The example I've done is fairly simple - one table with a clustered index using a simple query with a predicate on only one column.  Even if there were only 2 possible plans considered for this query, one of them doesn't guarantee order unless you ask for it.

There are lots of situations where plans can change in the Optimizer - for more complex queries, there can be thousands of plan choices or more, and each of them has a case when it would likely be picked.  For each of those plans, the sort for that plan can be different if you don't specify it.  So, I hope this gives you something to go try - I find that examples help me learn, so perhaps it can help you as well.

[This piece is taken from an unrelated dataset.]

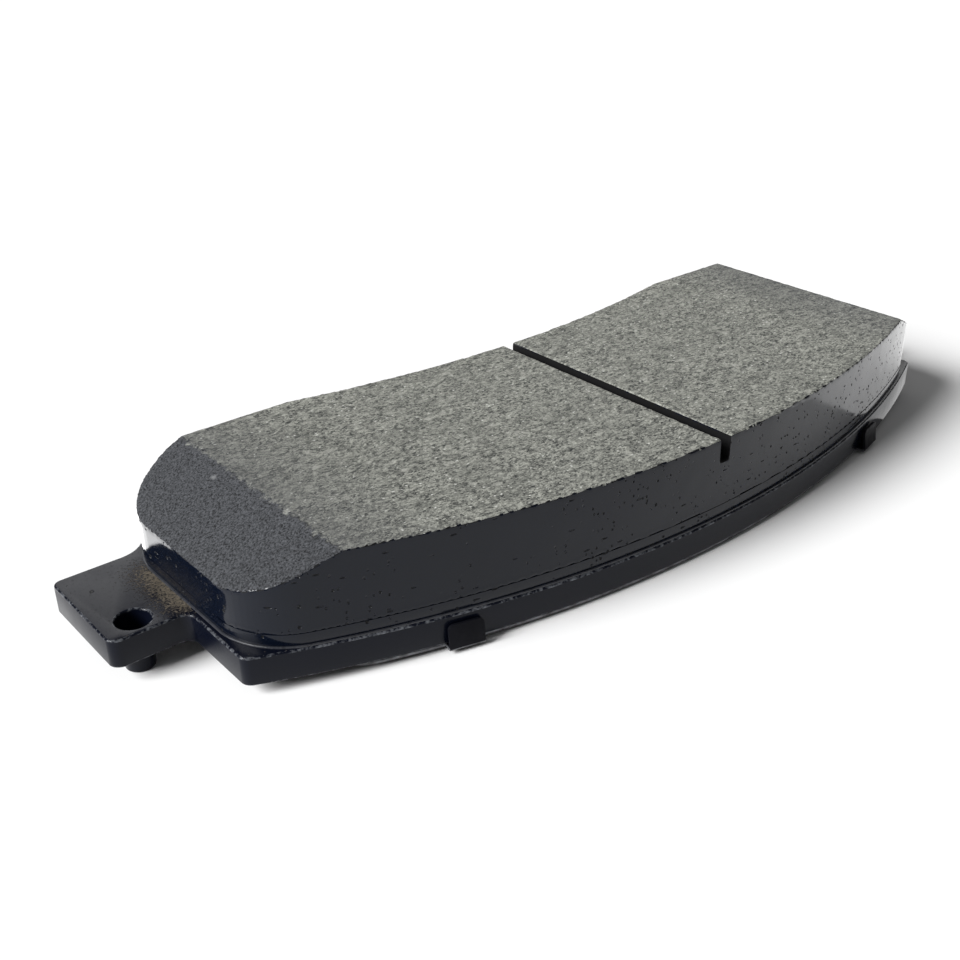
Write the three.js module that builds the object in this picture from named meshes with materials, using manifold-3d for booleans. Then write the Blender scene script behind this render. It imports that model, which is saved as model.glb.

So, my advice for the day:

If you need order in your query results, put in an ORDER BY. It's that simple. Anything else is like riding in a car without a seatbelt.

 

Happy Querying!

 

Conor Cunningham

Architect, SQL Server Core Engine

Comments

  • Anonymous
    August 29, 2008
    Thanks Conor - great post and very timely! Particularly like the example that proves the point.

  • Anonymous
    October 20, 2013
    Hi Connor, What are your recommendations for how to sort a GROUP BY WITH ROLLUP?  As you know, such a thing is a great example of a "natural order of return" regardless of the presence of any kind of indexes but the general concensus is that even these need to be sorted.  Would you consider them to be an exception to the rule or not?  And, yes, I realize that if you add something like a ROW_NUMBER() to the return, that will trash the "natural order" but, if no such thing were added, would you still recommend sorting (usually by GROUPING()) GROUP BY WITH ROLLUP?

  • Anonymous
    October 20, 2013
    And apologies for the misspelling of your name.  It seems that the letter "N" on my keyboard sometimes has a mind of its own.

  • Anonymous
    October 20, 2013
    no, group by and group by with rollup and all other operators do not guarantee a return order.  You ALWAYS need to use ORDER BY on the queryspec if you want the output order guaranteed.